Essere un tutto, corpo mente e cuore
L’altra routine sana che ho scovato negli anni per migliorare il mio rapporto con le emozioni è stata quella di accettare che siamo un tutto: mente, cuore, emozioni e anche corpo. Non esiste solo la vita intellettuale e professionale, ma per ascoltare le emozioni bisogna lasciar spazio anche al nostro corpo. Abbondano le fonti da cui trarre ispirazione, oltre naturalmente ai gusti individuali.
Poiché parliamo di routine che migliorano la nostra vita emozionale, però, l’attività fisica assume un ruolo sostanziale dove diventa un appuntamento per stare con sé (come scrissi una volta, il Pilates mi rende una mamma migliore – se faccio solo quello)
Finire le cose
La vita delle emozioni è fragile, anche se molto potente, desidera spazio e ascolto, non liste immani e infine, non essere messa di fronte a una asticella troppo alta. È sempre valido, ma in particolare se vogliamo migliorare la nostra salute emozionale.

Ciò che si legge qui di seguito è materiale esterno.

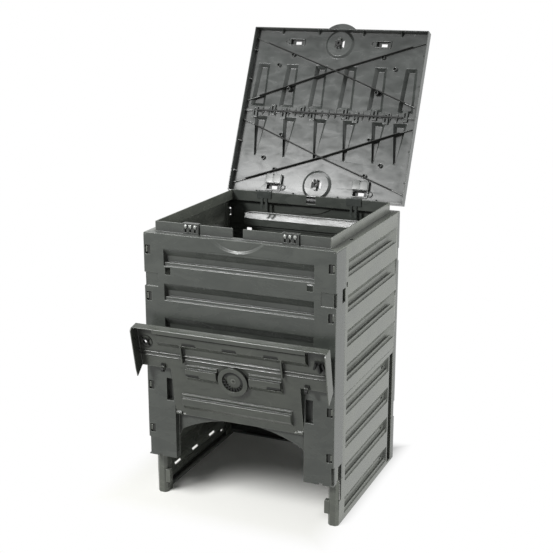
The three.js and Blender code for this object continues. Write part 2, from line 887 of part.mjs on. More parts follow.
function crossRibs(top) {
  const end = lidHalfWidth - lidSheet;
  const across = (side, y) => strut(0, lidRibCross, side * end, y, lidRibThick, lidRibTall, top);
  return [-1, 1].flatMap((side) => [
    across(side, lidRibEndMargin), across(side, lidHalfLength - lidRibEndMargin),
  ]);
}

function gussets() {
  const long = [[0, 0], [gussetLong, 0], [0, gussetTall]];
  const flip = ([a, b]) => [a, -b];
  const parts = [];
  gussetShares.map((share) => share * lidHalfLength).forEach((at) => {
    const right = long.map(([a, b]) => [lidHalfWidth - lidSheet / 2 - a, lidInside + lidSheet / 2 - b]);
    const left = long.map(([a, b]) => [lidSheet / 2 - lidHalfWidth + a, lidInside + lidSheet / 2 - b]);
    parts.push(prismY(right, at - gussetThick / 2, at + gussetThick / 2));
    parts.push(prismY(left, at - gussetThick / 2, at + gussetThick / 2));
  });
  gussetEndShares.map((share) => share * lidHalfWidth).forEach((at) => [-1, 1].forEach((side) => {
    const end = long.map(flip).map(([a, b]) => [lidHalfLength - lidSheet / 2 - a,
      lidInside + lidSheet / 2 + b]);
    parts.push(prismX(end, side * at - gussetThick / 2, side * at + gussetThick / 2));
  }));
  return parts;
}

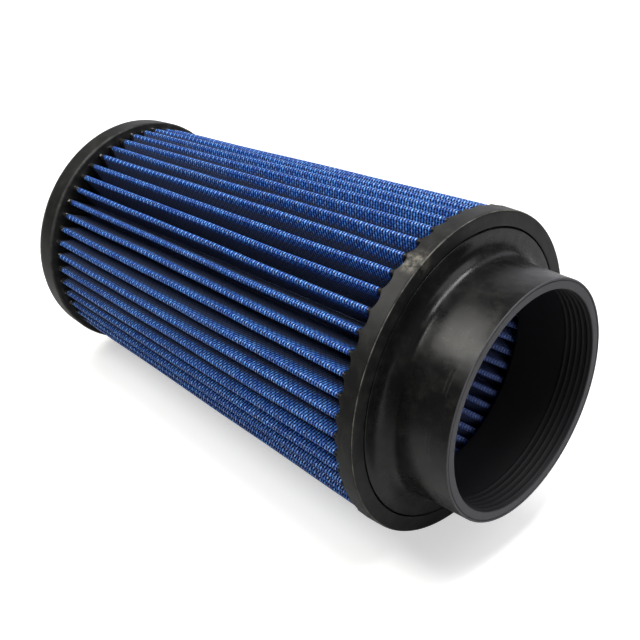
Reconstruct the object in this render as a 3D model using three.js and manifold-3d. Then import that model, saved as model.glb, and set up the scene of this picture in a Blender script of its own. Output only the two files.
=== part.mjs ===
// Clamp-on conical air filter: a pleated, washable gauze element between a moulded
// rubber neck flange and a closed end cap. Millimetres, +Z up.
// The axis lies along X. The neck's mouth is centred on the origin and faces +X,
// and the closed end is at the far -X end. "Depth" is the distance from the mouth.

import * as THREE from 'three';
import { mergeVertices } from 'three/addons/utils/BufferGeometryUtils.js';
import Module from 'manifold-3d';

// Driving dimensions
const boreRadius = 50.8;          // 4 in inside diameter
const neckRadius = 56;
const flangeDepth = 32.8;         // front face of the flange and of the ring cast round it
const jointRadius = 68.4;         // circle where the cast ring meets the flange
const ringRadius = 76;
const pleatStartDepth = 42.4;     // pleat side of the base ring
const pleatEndDepth = 258;        // pleat side of the end cap
const capRadius = 62.8;
const overallLength = 272.5;
const pleatCount = 50;
const ridgeRadius = 74.8;         // pleat tips where they leave the base ring
const ridgeRadiusAtCap = 60;
const pleatDepth = 18.9;
const firstRidge = 2.7;           // degrees from the top towards +Y
const screenThickness = 0.5;      // two crossing wires
const plyThickness = 0.18;
const plyCount = 4;
const layerGap = 0.1;
const embedDepth = 4.5;           // how far the pleat ends sit inside the castings
const castGap = 0.3;              // between a casting and what it holds

// Sizes that follow from them
const packThickness = 2 * screenThickness + plyCount * plyThickness + (plyCount + 1) * layerGap;
const pleatPitch = (2 * Math.PI) / pleatCount;
const taper = (1 - ridgeRadiusAtCap / ridgeRadius) / (pleatEndDepth - pleatStartDepth);
const packStart = pleatStartDepth - embedDepth;
const packEnd = pleatEndDepth + embedDepth + 0.5;
const roundSegments = 60;

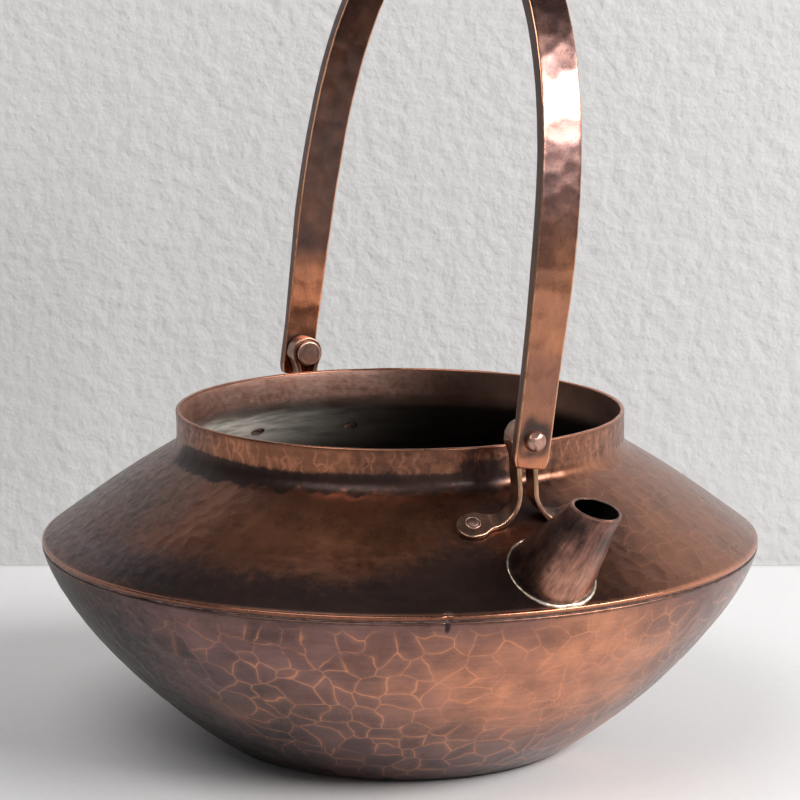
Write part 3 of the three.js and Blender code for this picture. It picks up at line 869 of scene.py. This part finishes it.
def spout_rings(along, grown, sides):
    """Points of the spout's cone, grown by a distance. along is one number, or one per side."""
    along = np.asarray(along, float)
    along = along[:, None] if along.ndim == 1 else along
    radius = SPOUT_TIP_R - SPOUT_TAPER * along + grown
    return SPOUT_TIP + along[..., None] * SPOUT_AXIS + radius[..., None] * spout_around(sides)


def spout_mouth(grown, sides):
    """How far along the axis each side of the grown cone meets the plane of the mouth."""
    lean = spout_around(sides) @ MOUTH_UP
    return -(SPOUT_TIP_R + grown) * lean / (SPOUT_AXIS @ MOUTH_UP - SPOUT_TAPER * lean)


def spout_foot(grown, lift, sides):
    """How far along the axis each side of the grown cone comes within lift of the shoulder."""
    low, high = np.full(sides, -60.0), np.zeros(sides)
    for _ in range(32):
        middle = (low + high) / 2
        place = spout_rings(middle[None], grown, sides)[0]
        _, out = shoulder_place(place[:, 0], place[:, 1])
        clear = place[:, 2] > shoulder_z(np.hypot(place[:, 0], place[:, 1])) + lift / out[:, 2]
        high = np.where(clear, middle, high)
        low = np.where(clear, low, middle)
    return high


def spout_tube():
    sides = 144
    rounding = 0.35
    part = np.linspace(0, 1, 64)[:, None]
    foot, mouth = spout_foot(0, 0.02, sides), spout_mouth(0, sides)
    outer = spout_rings(blend(foot, mouth - rounding, part), 0, sides)
    lip = []
    for angle in np.radians([30, 60, 90, 120, 150]):
        grown = -SPOUT_WALL * (1 - math.cos(angle)) / 2
        along = spout_mouth(grown, sides) - rounding * (1 - math.sin(angle))
        lip.append(spout_rings(along[None], grown, sides)[0])
    inner_mouth = spout_mouth(-SPOUT_WALL, sides) - rounding
    inner_foot = spout_foot(-SPOUT_WALL, 0.02, sides)
    inner = spout_rings(blend(inner_mouth, inner_foot, np.linspace(0, 1, 24)[:, None]), -SPOUT_WALL, sides)

    points = outer.reshape(-1, 3)
    axis_near = SPOUT_TIP + ((points - SPOUT_TIP) @ SPOUT_AXIS)[:, None] * SPOUT_AXIS
    dents = 0.14 * waves(points * [0.4, 1, 0.4], 5.5, 61) + 0.08 * waves(points, 11, 62) - 0.16
    dents *= np.repeat(smooth(part, 0.97, 0.85), sides)
    outer = (points + unit(points - axis_near) * dents[:, None]).reshape(outer.shape)
    rings = np.concatenate([outer, np.array(lip), inner])
    piece = grid_object("spout_tube", rings, [SPOUT_COPPER, TINNED], closed=True)
    inside = np.zeros((len(rings), sides), np.int32)
    inside[len(outer) + len(lip) - 1:] = 1
    piece.data.polygons.foreach_set("material_index", inside.ravel())
    around = spout_around(sides)
    lit = around @ unit(np.array([0.75, 0.0, -0.4]))
    mouth_edge = np.repeat(smooth(part, 0.985, 1.0) * 0.5, sides)
    marks(
        piece,
        # Painted light: warmer and lighter on the spout's underside.
        warm=smooth(lit, -0.1, 0.9) * smooth(part, 0.72, 0.3) * smooth(part, -0.05, 0.12),
        # Painted shade at the spout's foot, where it meets the shoulder, and on its side away from the key
        # lamp.
        soot=smooth(part, 0.12, 0.0) * 0.55 + smooth(-around[:, 1], 0.3, 1.0) * 0.42,
        edge=np.r_[mouth_edge, np.full(len(lip) * sides, 0.15)],
    )
    finish_piece(piece, "can", "shoulder_copper", "spout")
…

Finire le cose è un modo di regalarci un riconoscimento positivo, un “brava ce l’hai fatta” invece di aggiungere un dovere all’altro dovere.
Cambiare routine
Last but not least: accettiamo di doverle cambiare, spesso o qualche volta, le routine per vivere meglio le emozioni. La vita è in costante cambiamento, e le nostre emozioni cambiano con lei.
Lasciamoci liberi di individuare – a seconda dei momenti e delle nostre stagioni di vita – ciò che ci fa stare meglio con noi stessi, e quindi con loro.